In 1892, Fowler married Isabella Orr, who survived him, as did a daughter and a son. His life, apart from his astrophysical work, was uneventful, his interests being concentrated almost entirely on his scientific research and duties arising from his involvement in the organization of science. He successfully directed his students’ activities, and many who later achieved distinction in spectroscopy owed much to their early research under his guidance. When the International Astronomical Union was formed in 1919, Fowler became its first general secretary, a position he retained until 1925. The original statutes of the union were drafted by Fowler and adopted almost without change.

During his association with Lockyer, much of Fowler’s work was incorporated into that of the senior man, and it was not until he became an independent investigator that his own abilities began to be recognized. Consequently, honors came to him slowly at first, but later in good measure. Temperamentally he was a striking contrast to Lockyer; and their association, although not without occasional misunderstandings, was in many respects fortunate for both. Lockyer’s impetuous development of an idea until it became a hypothesis too massive for its frail observational basis was tempered, and often supported, by Fowler’s insistence on the primacy of facts and his great skill in acquiring them; while Fowler never forgot, or failed to acknowledge, the inspiration he received, especially in his early days, from Lockyer’s enthusiasm. Fowler’s life was marked by a quiet integrity and amiability that endeared him to all his associates.

His contributions to astrophysics were based on an exceptionally intimate knowledge of the characteristic spectra of the elements, acquired during his apprenticeship with Lockyer, and an almost uncanny skill in recognizing the identity of celestial spectra and those obtained under vastly different laboratory conditions. These abilities enabled him to assign the band spectra yielded by the cool stars (type M) to titanium oxide, to detect the presence of magnesium hydride in sunspots, to identify bands observed in comet tail spectra with those of low-pressure carbon monoxide, and, with R. J. Strutt (later Lord Rayleigh), to prove that the termination of solar and stellar spectra in the near ultraviolet was caused by ozone in the earth’s atmosphere.

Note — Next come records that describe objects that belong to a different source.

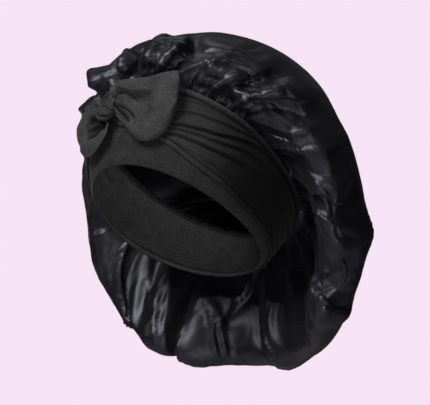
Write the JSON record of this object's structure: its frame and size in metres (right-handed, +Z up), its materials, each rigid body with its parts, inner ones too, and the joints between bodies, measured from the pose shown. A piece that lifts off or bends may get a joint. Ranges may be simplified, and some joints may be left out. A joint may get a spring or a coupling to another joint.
{
  "type": "sleep bonnet",
  "caption": "Full satin sleep bonnet, gathered at the back of a wide jersey band with long ties wrapped round it and knotted in a bow at the brow.",
  "frame": {"origin": "centre of the head opening at the band's lower edge", "axes": "+Z up, the face toward -Y and the wearer's left toward +X, with the bonnet as worn on an upright head"},
  "size_m": [0.3387, 0.2919, 0.3349],
  "materials": {
    "satin": "black satin weave, glossy along its folds",
    "jersey": "charcoal stretch jersey, matt with a fine heathered grain"
  },
  "bodies": {
    "root": {"crown_bag": "satin", "headband": "jersey", "gather_elastic": "jersey", "tie_left": "jersey", "tie_right": "jersey", "knot": "jersey", "tail_left": "jersey", "tail_right": "jersey"}
  },
  "joints": []
}
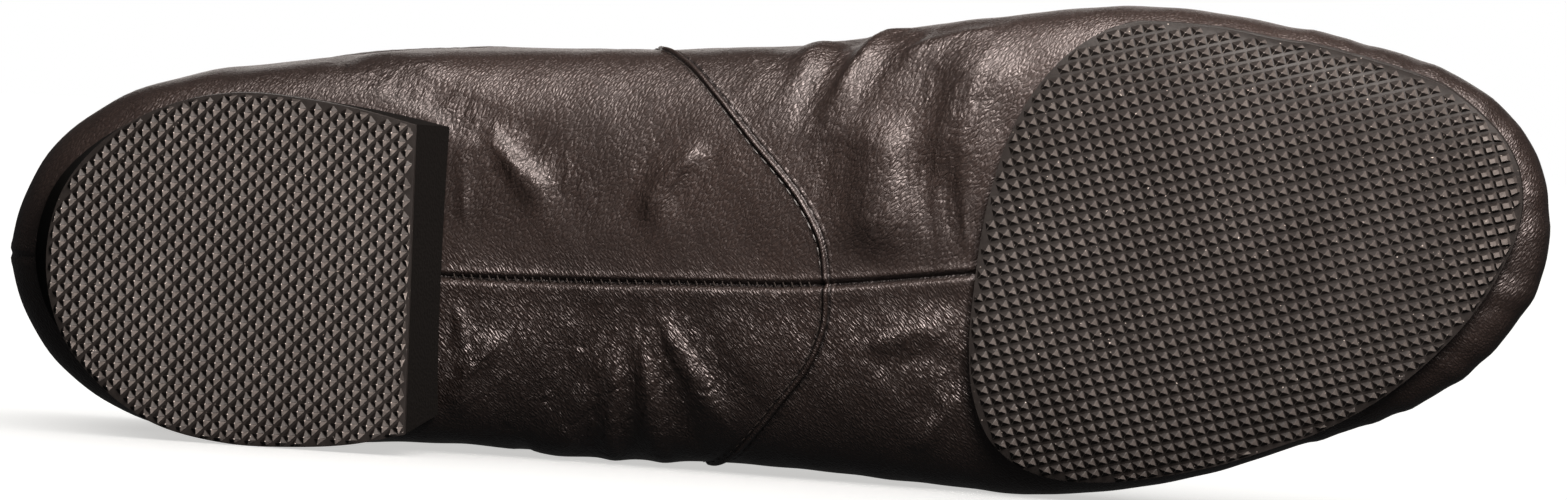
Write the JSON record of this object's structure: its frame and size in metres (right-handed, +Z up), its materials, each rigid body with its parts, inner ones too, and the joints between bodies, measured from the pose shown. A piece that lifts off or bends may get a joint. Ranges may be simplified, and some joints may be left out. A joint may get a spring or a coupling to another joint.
{
  "type": "jazz shoe",
  "caption": "Left slip-on jazz shoe in dark leather with a split rubber sole, low foam heel, seam across the arch and bound collar, lying on its lateral side.",
  "frame": {"origin": "centre of the bounding box's bottom, on the floor under the shoe", "axes": "+X from heel to toe, +Y from the sole to the shoe's top, +Z up from the floor: the shoe lies on its lateral side"},
  "size_m": [0.2792, 0.0834, 0.0877],
  "materials": {
    "upper_leather": "soft satin full-grain leather, very dark warm brown-black",
    "seam_leather": "satin leather, lapped and stitched",
    "binding_leather": "soft satin folded leather",
    "insole_fabric": "matte brushed textile sock",
    "heel_foam": "dead matte foam rubber",
    "heel_rubber": "matte rubber with a fine waffle tread",
    "sole_rubber": "matte rubber with a fine waffle tread, buffed at the toe"
  },
  "bodies": {
    "root": {"upper": "upper_leather", "arch_seam": "seam_leather", "collar_binding": "binding_leather", "insole": "insole_fabric", "heel_block": "heel_foam", "heel_pad": "heel_rubber", "forefoot_sole": "sole_rubber"}
  },
  "joints": []
}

His outstanding achievements, however, followed the sudden enlargement of interest in spectroscopy created by Bohy’s successful theory of the origin of spectra that appeared in 1913. This made possible a theoretical analysis of spectra that demanded a knowledge of their details, in which Fowler was unrivaled. His work as Lockyer’s assistant had involved not only investigations of laboratory spectra from all available sources and of as great a range of celestial spectra as the atmospheric conditions at South Kensington allowed, but also participation in several expeditions to observe total eclipses of the sun. Moreover, under the influence of Lockyer’s dissociation hypothesis Fowler had acquired a large amount of information on the variation of spectra with physical conditions, although the general disfavor extended to that hypothesis had discouraged its publication.

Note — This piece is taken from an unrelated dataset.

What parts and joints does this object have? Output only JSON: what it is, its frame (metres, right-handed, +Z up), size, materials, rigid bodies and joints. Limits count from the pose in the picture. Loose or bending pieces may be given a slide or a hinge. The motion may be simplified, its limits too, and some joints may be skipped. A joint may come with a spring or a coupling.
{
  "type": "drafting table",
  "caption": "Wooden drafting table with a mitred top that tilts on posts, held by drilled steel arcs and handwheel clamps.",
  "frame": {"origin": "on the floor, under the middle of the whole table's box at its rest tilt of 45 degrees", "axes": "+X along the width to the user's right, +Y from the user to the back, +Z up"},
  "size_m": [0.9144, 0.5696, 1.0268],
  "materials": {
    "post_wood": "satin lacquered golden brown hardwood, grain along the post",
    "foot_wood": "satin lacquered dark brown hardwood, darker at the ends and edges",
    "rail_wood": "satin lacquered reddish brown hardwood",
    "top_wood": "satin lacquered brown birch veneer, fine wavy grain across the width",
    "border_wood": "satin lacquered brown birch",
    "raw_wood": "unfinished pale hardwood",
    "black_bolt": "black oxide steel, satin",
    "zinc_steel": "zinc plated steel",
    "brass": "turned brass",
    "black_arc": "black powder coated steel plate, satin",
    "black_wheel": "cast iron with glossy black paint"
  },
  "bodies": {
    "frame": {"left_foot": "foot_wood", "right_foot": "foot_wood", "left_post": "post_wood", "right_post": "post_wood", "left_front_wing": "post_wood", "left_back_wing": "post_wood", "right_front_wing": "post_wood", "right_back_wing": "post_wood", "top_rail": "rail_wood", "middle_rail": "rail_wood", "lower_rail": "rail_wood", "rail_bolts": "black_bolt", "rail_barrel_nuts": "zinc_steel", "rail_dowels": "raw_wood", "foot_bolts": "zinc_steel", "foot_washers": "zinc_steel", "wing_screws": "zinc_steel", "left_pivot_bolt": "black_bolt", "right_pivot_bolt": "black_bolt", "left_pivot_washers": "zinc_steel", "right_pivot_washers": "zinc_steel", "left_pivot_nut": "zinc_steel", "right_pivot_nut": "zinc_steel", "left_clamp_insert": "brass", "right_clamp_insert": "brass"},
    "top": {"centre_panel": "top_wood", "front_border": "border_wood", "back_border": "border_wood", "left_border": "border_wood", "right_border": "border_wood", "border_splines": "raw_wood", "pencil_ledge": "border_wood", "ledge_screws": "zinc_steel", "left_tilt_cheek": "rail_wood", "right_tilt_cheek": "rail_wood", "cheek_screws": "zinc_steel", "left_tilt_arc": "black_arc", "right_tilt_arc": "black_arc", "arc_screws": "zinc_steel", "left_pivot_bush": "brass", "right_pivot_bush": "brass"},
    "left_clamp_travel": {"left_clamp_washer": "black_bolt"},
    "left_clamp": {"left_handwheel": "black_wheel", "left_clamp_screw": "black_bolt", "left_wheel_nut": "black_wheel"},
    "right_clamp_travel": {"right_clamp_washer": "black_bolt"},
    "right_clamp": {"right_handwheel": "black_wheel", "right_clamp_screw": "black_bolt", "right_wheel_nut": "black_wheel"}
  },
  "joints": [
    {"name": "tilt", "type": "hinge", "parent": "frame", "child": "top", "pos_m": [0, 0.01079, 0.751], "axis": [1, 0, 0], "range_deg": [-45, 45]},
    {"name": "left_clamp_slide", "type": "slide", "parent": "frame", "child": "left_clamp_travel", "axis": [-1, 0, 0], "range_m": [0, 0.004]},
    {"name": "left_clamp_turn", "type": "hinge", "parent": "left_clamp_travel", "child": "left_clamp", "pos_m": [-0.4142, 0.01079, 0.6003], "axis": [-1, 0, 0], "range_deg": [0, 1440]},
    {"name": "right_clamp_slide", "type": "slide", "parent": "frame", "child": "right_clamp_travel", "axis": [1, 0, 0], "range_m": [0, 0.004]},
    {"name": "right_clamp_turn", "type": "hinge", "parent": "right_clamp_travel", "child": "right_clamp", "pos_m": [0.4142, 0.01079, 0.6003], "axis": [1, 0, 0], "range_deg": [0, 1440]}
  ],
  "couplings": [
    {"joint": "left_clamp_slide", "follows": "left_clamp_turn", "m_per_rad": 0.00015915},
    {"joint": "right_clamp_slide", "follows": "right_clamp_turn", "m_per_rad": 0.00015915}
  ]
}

The Bohr theory showed the significance and value of such data, and Fowler accordingly took a leading part in the subsequent elucidation of the structure of the various atoms from the characteristics of their spctra. As a first reaction to the Bohr theory he pointed out a discrepancy between the wavelength of the so-called cosmic hydrogen line at λ4686 Å, which he had observed in the spectrum of the sun’s chromosphere, and that calculated by Bohr as λ4688 Å an ascribed to ionized helium—an anomaly that resulted in the first refinement of the theory, in which account was taken of the finite ratio of the masses of the proton and the electron. There ensued a continuous interaction between theory and observation in which Fowler played a leading part.

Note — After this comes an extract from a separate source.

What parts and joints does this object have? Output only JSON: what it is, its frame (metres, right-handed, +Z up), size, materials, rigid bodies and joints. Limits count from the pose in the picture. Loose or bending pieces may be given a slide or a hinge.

It is fortunate that the period during which spectroscopy stood in the vanguard of physical advance coincided with that in which Fowler, with unique experience and possession of the necessary observational data, could place such data, with no preconceptions, at the service of theoretical investigators. His career offers one of the best examples we have of the variety of possible interactions of theory and observation in the advancement of science.

BIBLIOGRAPHY

Fowler wrote little beyond his original papers, mainly in Proceedings of the Royal Society and Monthly Notices of the Royal Astronomical Society. “I was too keenly interested in research,” he wrote, “to give much thought to the writing of books.” Nevertheless, he published a handbook entitled Popular Telescopic Astronomy (London, 1895), with the subtitle How to Make a 2-inch Telescope and What to See With It, and he contributed about 190 pages on “Geometrical Astronomy and Astronomical Instruments” to a volume entitled The Concise Knowledge Astronomy (London, 1896). His only work on his chief specialty was Report on Series in Line Spectra (London, 1922), which contains all the data then available on the regularities in spectra (much of which he had brought to light) together with a general account of the subject. He contributed a chapter to Life and Work of Sir Norman Lockyer, by T. Mary Lockyer and Winifred L. Lockyer (London, 1928), in which he gives some account of his relations with Sir Norman.

No biography of Fowler exists; the notice in Obituary Notices of the Royal Society, 1940 is probably the fullest that has appeared.